While Cryptpad is a great FOSS project and we were considering some of their issues as potential projects for the current sprint, their forms lack some features I’d like for our votes:

  1. Voters can submit multiple votes. There are no “one time” links in cryptpad forms, which might mean that a voter submits two votes, whether intentionally or in error, by opening the form in different browsers, devices or privates windows. If links could only be used once, this risk would be removed.
  2. Cryptpad only natively supports the Condorcet method when using ranked-choice votes. You can export votes into a spreadsheet and write your own ranked choice algorithm, but this is not ideal. I’d especially like to be able to use the IRV or Alternavite Vote method.

Are there any other FOSS platforms, we should consider for holding our votes?

Institutionalization

The final chapter to discuss here is institutionalization.
This is somewhat a culmination of all the topics of this thread. More permanent democratic institutions help us raise money, compensate members, support our mental health and make our democracy stronger.

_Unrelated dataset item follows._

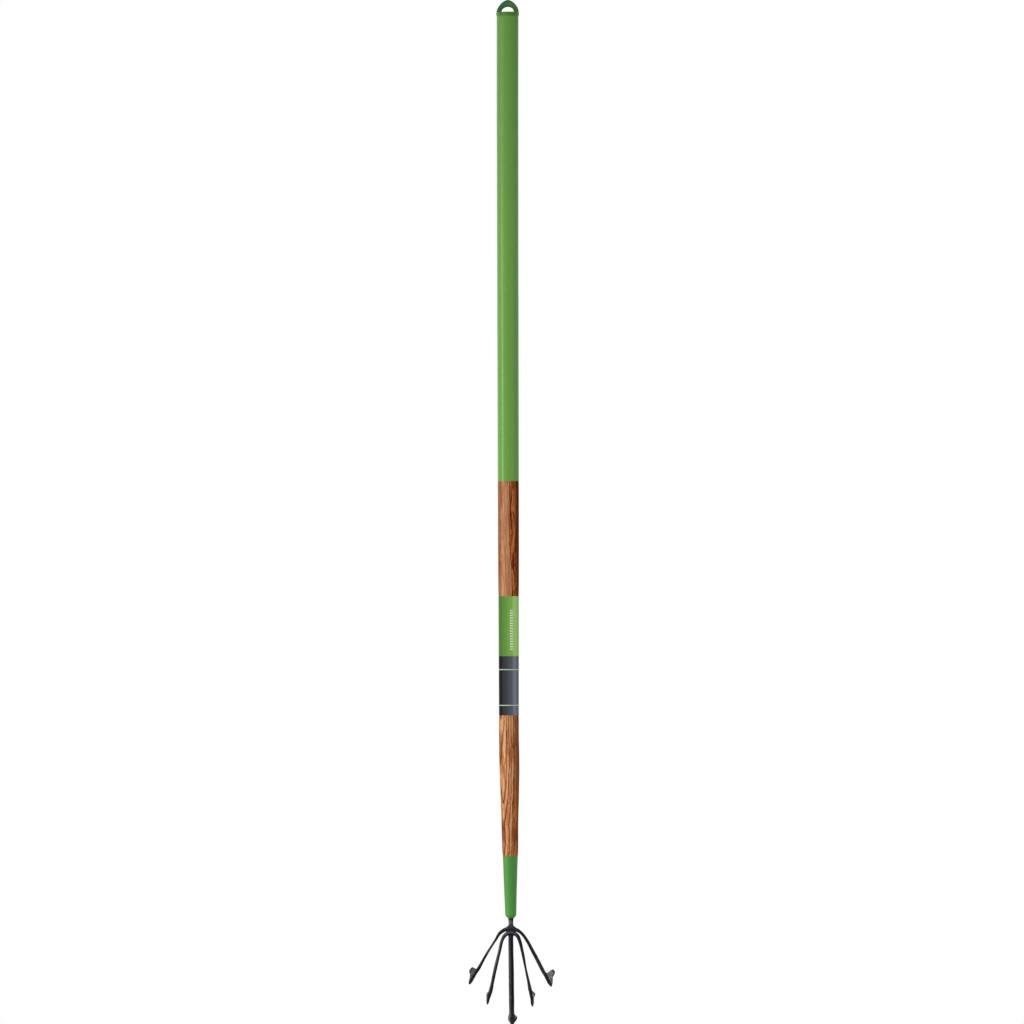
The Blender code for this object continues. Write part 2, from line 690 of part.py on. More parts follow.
def make_welds(material):
    """Two beads behind the crowns beside the middle bar, and one between the crowns in front."""
    beside = MIDDLE_BAR_WIDTH / 2 + WELD_RADIUS + FIT_GAP
    behind = CROWN_Y + CROWN_RADIUS + WELD_RADIUS + FIT_GAP
    middle_z = CROWN_Z - INNER_CROWN_DROP / 2
    size = (WELD_RADIUS, WELD_RADIUS, WELD_HALF_LENGTH)
    weld_bead("weld_left", size, (-beside, behind, middle_z), material)
    weld_bead("weld_right", size, (beside, behind, middle_z), material)
    reach = CROWN_RADIUS + FRONT_WELD_RADIUS + FIT_GAP
    ahead = CROWN_Y - math.sqrt(reach**2 - (INNER_CROWN_DROP / 2) ** 2) - FRONT_WELD_STAND_OFF
    size = (FRONT_WELD_HALF_LENGTH, FRONT_WELD_RADIUS, FRONT_WELD_RADIUS)
    weld_bead("weld_front", size, (0.0, ahead, middle_z), material)


def make_head(steel, pin_hole):
    """The middle bar with its tang, and the two bows bent round in front of it."""
    middle = skinned("middle_tine", moved(middle_rings(), 0.0, CROWN_Z), steel)
    boolean(middle, pin_hole, "DIFFERENCE")
    skinned("outer_tines", moved(bow_rings(OUTER_LEFT, OUTER_RIGHT), CROWN_Y, CROWN_Z), steel)
    inner_z = CROWN_Z - INNER_CROWN_DROP
    skinned("inner_tines", moved(bow_rings(INNER_LEFT, INNER_RIGHT), CROWN_Y, inner_z), steel)


def main():
    """Builds every piece of the cultivator."""
    clear_scene()
    wood = finish("hardwood", (0.42, 0.19, 0.075), 0.45, 0.0)
    grip = finish("green_grip", (0.105, 0.27, 0.05), 0.42, 0.0)
    film = finish("label_film", (0.05, 0.06, 0.07), 0.35, 0.0)
    paint = finish("green_paint", (0.085, 0.27, 0.055), 0.4, 0.0)
    steel = finish("dark_steel", (0.012, 0.013, 0.016), 0.45, 0.6)
    hole_radius = PIN_DIAMETER / 2 + FIT_GAP
    pin_reach = float(ferrule_radius(FERRULE_MOUTH_Z - PIN_BELOW_MOUTH))
    pin_hole = helper(cross_pin("pin_hole_cutter", hole_radius, 2 * pin_reach, steel))
    make_handle(wood, pin_hole)
    make_grip(grip)
    make_cap(grip)
    make_label(film)
    make_ferrule(paint, pin_hole)
    cross_pin("ferrule_pin", PIN_DIAMETER / 2, pin_reach, paint)
    make_head(steel, pin_hole)
    make_welds(steel)


main()
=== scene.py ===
"""Dresses a long-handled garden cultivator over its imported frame.

From top to bottom it has a moulded cap with a hanging loop, a plastic sleeve over the upper handle,
bare turned hardwood, a printed film, more hardwood, an enamelled ferrule, and a forged head of three
welded bars that end in five hooked blades. Lengths are metres unless a table says millimetres, +Z is
up the handle, and the blades hook towards -Y.
"""

import logging
import math
from dataclasses import dataclass, field
from enum import Enum
from typing import Any

import bpy
import numpy as np
from mathutils import Matrix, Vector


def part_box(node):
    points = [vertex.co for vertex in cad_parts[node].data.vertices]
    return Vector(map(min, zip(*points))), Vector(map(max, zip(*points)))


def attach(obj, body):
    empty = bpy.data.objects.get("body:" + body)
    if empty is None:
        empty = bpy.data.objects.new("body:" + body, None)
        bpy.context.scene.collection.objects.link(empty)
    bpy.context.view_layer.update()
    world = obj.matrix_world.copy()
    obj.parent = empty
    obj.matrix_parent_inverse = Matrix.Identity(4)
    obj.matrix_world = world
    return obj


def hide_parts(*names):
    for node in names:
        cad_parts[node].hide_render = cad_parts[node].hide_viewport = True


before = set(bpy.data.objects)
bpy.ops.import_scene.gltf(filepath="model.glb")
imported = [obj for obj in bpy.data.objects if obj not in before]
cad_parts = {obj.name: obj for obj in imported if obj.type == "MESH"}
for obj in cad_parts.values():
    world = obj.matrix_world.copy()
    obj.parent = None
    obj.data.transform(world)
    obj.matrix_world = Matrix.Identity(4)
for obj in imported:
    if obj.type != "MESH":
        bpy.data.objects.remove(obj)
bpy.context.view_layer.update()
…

Besides editors, elected on a per-sprint basis, I believe we need a sort of permanent representation for the Guild, even in between sprints. Some institution that can negotiate on member’s behalf, is elected by them and accountable to them.

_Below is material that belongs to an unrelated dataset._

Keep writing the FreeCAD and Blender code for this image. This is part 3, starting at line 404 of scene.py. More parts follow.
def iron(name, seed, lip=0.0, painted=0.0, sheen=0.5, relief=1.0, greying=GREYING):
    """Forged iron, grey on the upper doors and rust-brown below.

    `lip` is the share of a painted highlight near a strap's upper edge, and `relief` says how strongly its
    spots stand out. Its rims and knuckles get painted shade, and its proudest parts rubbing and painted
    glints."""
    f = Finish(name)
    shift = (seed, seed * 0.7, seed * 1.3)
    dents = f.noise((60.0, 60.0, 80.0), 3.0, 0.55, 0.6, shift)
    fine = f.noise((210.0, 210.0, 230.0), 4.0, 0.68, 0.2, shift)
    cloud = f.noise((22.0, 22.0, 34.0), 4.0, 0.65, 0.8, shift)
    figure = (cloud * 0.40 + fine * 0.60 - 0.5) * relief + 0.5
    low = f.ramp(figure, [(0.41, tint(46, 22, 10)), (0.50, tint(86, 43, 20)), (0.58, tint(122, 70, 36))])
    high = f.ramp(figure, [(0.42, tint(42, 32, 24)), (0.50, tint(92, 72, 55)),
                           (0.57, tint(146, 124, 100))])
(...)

This could be a council, elected by all active members in a year and for a one year term, for example. They’d operate similar to the editors, releasing regular reports (though on a different cycle than the weekly reports) and make majority decisions on important Guild questions, such as:

  • How to change the format of sprints
  • How to raise money
  • How to compensate members
  • How to cooperate with other projects, foundations and grant programs.

But any institution beyond the individual sprints needs to be highly accountable to the “active members” (a term requiring more rigorous definition) and to them alone. In the current setup, there is no risk of bribery or corruption in Guild Alpha, because any such violation of the trust of the members would immediately kill the entire effort. A more institutionalized Guild would not be so vulnerable.